# Which substrate?



## BusterBird (Aug 1, 2010)

*Which substrate preferred for African Cichlids?*​
Pool filter sand857.14%Eco Complete White Sand321.43%Eco Complete Black and White Sand321.43%


----------



## BusterBird (Aug 1, 2010)

I'm sure it's personal preference but I'm wanting the best for the fish, best looking and most natural looking substrate for a new African cichlid set-up.

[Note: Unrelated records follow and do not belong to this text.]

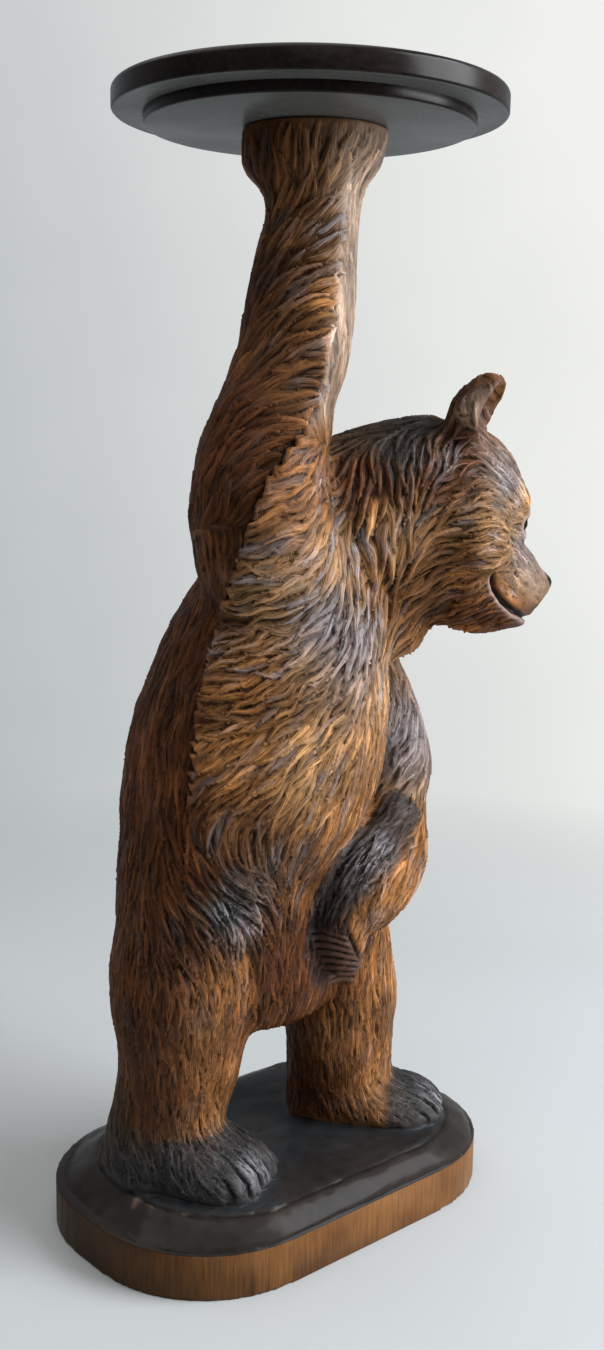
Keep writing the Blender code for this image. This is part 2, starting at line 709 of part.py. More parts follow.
def round_corner(centre_radius, centre_height, radius, start, steps=3):
    """Quarter-circle points of a turned profile, from the angle start anticlockwise."""
    points = []
    for step in range(steps + 1):
        angle = start + math.pi / 2 * step / steps
        along = centre_radius + radius * math.cos(angle)
        points.append((along, centre_height + radius * math.sin(angle)))
    return points


def plate_profile():
    """Radius and height above the step's underside, from the underside up to the top."""
    top = PLATE_STEP_THICKNESS + PLATE_THICKNESS
    step_radius = PLATE_RADIUS - PLATE_STEP_INSET
    low, high = PLATE_BOTTOM_ROUND, PLATE_TOP_ROUND
    profile = [(step_radius, 0.0), (step_radius, PLATE_STEP_THICKNESS)]
    profile += round_corner(PLATE_RADIUS - low, PLATE_STEP_THICKNESS + low, low, -math.pi / 2)
    profile += round_corner(PLATE_RADIUS - high, top - high, high, 0.0)
    return profile


def build_plate(finish):
    shape = bmesh.new()
    rings = []
    for radius, height in plate_profile():
        ring = []
        for i in range(PLATE_POINTS):
            angle = math.tau * i / PLATE_POINTS
            ring.append(Vector((radius * math.cos(angle), radius * math.sin(angle), height)))
        rings.append(ring)
    loft(shape, rings)
    plate = new_object("top_plate", finish_mesh(shape, "top_plate"))
    plate.data.materials.append(finish)
    turn = Matrix.Rotation(FIGURE_HEADING - math.pi / 2, 3, "Z")
    paw = turn @ Vector((PAW_CENTRE[0] * UNIT - PLATE_BEHIND_PAW, PAW_CENTRE[1] * UNIT, 0.0))
    plate.location = (paw.x, paw.y, PAW_TOP + FIT_GAP)
    plate.data.shade_smooth()
    plate.data.set_sharp_from_angle(angle=math.radians(35.0))
    return plate


def main():
    clear_scene()
    bear_wood = material("stained carved wood", (0.16, 0.068, 0.025), 0.45)
    plate_wood = material("dark turned wood", (0.018, 0.011, 0.008), 0.32)
    build_bear(bear_wood)
    build_plate(plate_wood)


main()
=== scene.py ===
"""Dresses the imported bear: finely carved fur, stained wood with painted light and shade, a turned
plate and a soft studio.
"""

import itertools
import math

import bmesh
import bpy
import numpy as np
from mathutils import Matrix, Vector


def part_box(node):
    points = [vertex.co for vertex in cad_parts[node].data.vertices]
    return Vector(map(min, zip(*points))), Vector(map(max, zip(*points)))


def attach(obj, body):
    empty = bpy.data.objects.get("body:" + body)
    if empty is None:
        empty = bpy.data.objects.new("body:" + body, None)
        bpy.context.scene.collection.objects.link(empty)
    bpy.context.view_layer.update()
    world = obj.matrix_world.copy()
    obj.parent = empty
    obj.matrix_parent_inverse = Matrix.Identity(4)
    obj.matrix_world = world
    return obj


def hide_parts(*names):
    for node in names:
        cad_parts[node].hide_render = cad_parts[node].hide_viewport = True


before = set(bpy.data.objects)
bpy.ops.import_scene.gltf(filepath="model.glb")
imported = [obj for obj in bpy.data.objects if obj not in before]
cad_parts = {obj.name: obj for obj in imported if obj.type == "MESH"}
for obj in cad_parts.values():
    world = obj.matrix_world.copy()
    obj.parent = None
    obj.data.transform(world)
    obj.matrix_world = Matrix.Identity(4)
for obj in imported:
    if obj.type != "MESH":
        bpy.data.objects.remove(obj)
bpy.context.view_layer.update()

# Everything on the figure is written in millimetres in its own directions:
# forward (where the chest faces), left, and up from the underside of the plinth.
HEADING = math.radians(45.0)
FIGURE_AXES = np.array((
    (math.sin(HEADING), -math.cos(HEADING), 0.0),
    (math.cos(HEADING), math.sin(HEADING), 0.0),
    (0.0, 0.0, 1.0),
))
GROUND = 38.0
BAND_TOP = 24.3
PAW_TOP = 581.7

VOXEL = 1.0
MOST_TRIANGLES = 197000
GOUGES = 420

# The head is turned, nods and tilts. Its own frame is forward along the muzzle, left, up.
HEAD_FRAME = (
    Matrix.Translation((98.0, 24.0, 388.0))
    @ (Matrix.Rotation(math.radians(26.0), 4, "Z") @ Matrix.Rotation(math.radians(18.0), 4, "Y"))
    @ Matrix.Rotation(math.radians(-18.0), 4, "X")
)
EYE = (24.5, 22.5, -4.5)
TEMPLE = (16.0, 34.0, -14.0)
BROW = (20.0, 29.0, 6.0)
FOREHEAD = (18.0, 0.0, 30.0)
NOSE = (60.5, 0.0, -21.5)
NOSE_REACH = (8.5, 11.0, 7.0)
EAR = (-24.0, 37.0, 45.0)
EAR_FUR = (-24.0, 37.0, 47.0)
EAR_LEAN = (3.6, 0.0, 0.6)
MUZZLE_CENTRE = (40.0, 0.0, -25.0)
MUZZLE_TAPER = 0.30
# What is pushed or pulled on the head: place, radius ahead, across and up, and the move
HEAD_MOVES = (
    ((40.0, -4.0, -54.0), (9.0, 9.0, 9.0), (3.0, -1.0, 1.5)),
    ((61.0, 0.0, -42.0), (9.0, 18.0, 9.0), (-2.6, -1.2, 0.6)),
    (NOSE, (6.0, 6.0, 6.0), (1.6, 0.7, 0.0)),
)
MOUTH = ((8.5, -41.0), (12.5, -45.2), (20.0, -48.8), (31.0, -50.4), (41.0, -50.0), (50.0, -48.3))

# The seam: forward, up
SEAM = (
    (-41, 198), (-39, 241), (-36, 294), (-29, 325), (-16, 366), (-2, 406),
    (19, 436), (24, 456), (28, 485), (30, 514), (32, 543), (35, 566),
)
SEAM_TURNS_AT = 436.0
TOOTH_PITCH = 9.0
TOOTH_REACH = 2.0
WAVE_LENGTH = 19.0

# Toes of each foot: where their cuts begin and end, forward and left
TOES = (((-24.0, -65.0), (4.0, -73.0)), ((66.0, 28.0), (98.0, 30.0)))
TOE_WIDTH = 9.5
TOES_ACROSS = 2.6

# The lowered arm: a line down its middle, from the elbow to the fingertips
FOREARM = ((78, 10, 222), (62, -8, 205), (44, -24, 178), (38, -26, 152), (46, -24, 138))
FINGER_WIDTH = 4.1
FINGERS = ((42, 134), (41, 141), (35, 155), (32, 162), (30, 170))
FOREARM_SLANT = 132.0

# Locks of fur: candidate places, look-ahead for their bend, and the width of one strand
MOST_TRIES = 150000
LOOK_AHEAD = 8.0
STRAND_WIDTH = 2.6
NEXT_CELLS = tuple(itertools.product((-1, 0, 1), repeat=3))

# The fold in front of the near thigh: forward, up
THIGH_FOLD = ((-9, 112), (-5, 128), (-2, 160), (-3, 186), (-6, 200))

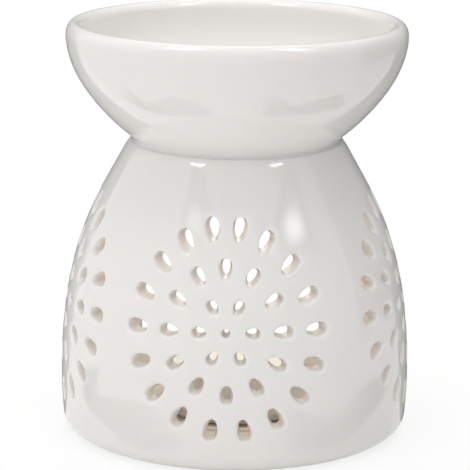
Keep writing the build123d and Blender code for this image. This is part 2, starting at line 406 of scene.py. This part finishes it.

Appreciate your poll answers . . . .


----------



## Oscar Madison (Mar 24, 2008)

I went with the black & white.


----------



## roffels (Jul 27, 2010)

i have black sand blasting sand i loooooooves it ! just saying like it better then pool filter and heck of a lot cheaper then LFS and its actually really heavy and instantly goes to the bottom of the tank if dropped in water


----------



## DJRansome (Oct 29, 2005)

I said PFS because it looks more natural and it's less expensive. Just a good for the fish IMO.


----------



## 18fisher (Mar 2, 2006)

i have the black sand ,dont think it does much for colors and does not look natural .Im going to change in near future to pfs i think it will bring out colors more and look natural.you can check my tanks the big 220 18fisher if you like :thumb:


----------